▸ **Source material**:

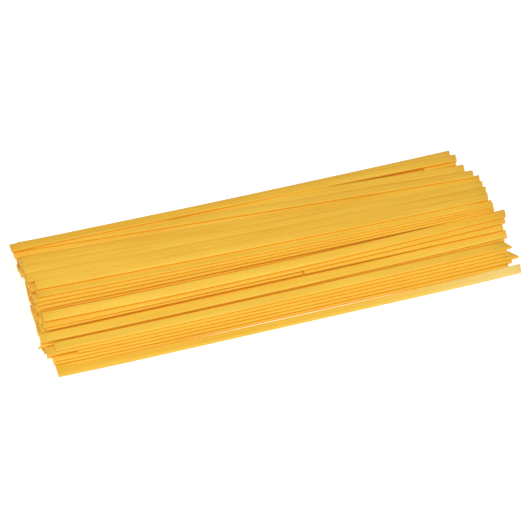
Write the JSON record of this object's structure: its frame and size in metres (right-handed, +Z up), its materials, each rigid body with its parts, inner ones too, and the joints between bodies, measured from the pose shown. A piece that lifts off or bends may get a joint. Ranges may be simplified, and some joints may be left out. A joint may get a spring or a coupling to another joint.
{
  "type": "bundle of dry fettuccine",
  "caption": "Loose bundle of long dry flat pasta ribbons, heaped in layers with a stepped front slope and uneven cut ends.",
  "frame": {"origin": "middle of the bundle's outline, on the table", "axes": "+X along the ribbons, +Y from the gentle front slope to the steep back slope, +Z up"},
  "size_m": [0.2694, 0.1046, 0.0225],
  "materials": {
    "dry_pasta": "satin, smooth and faintly translucent dry egg-yellow pasta, paler on cut ends"
  },
  "bodies": {
    "root": {"fettuccine_bundle": "dry_pasta"}
  },
  "joints": []
}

▸ **Short exercise**:
Work out how many lines above have the string "frame" in them, and give only the number.

▸ **Solution for this problem**:
2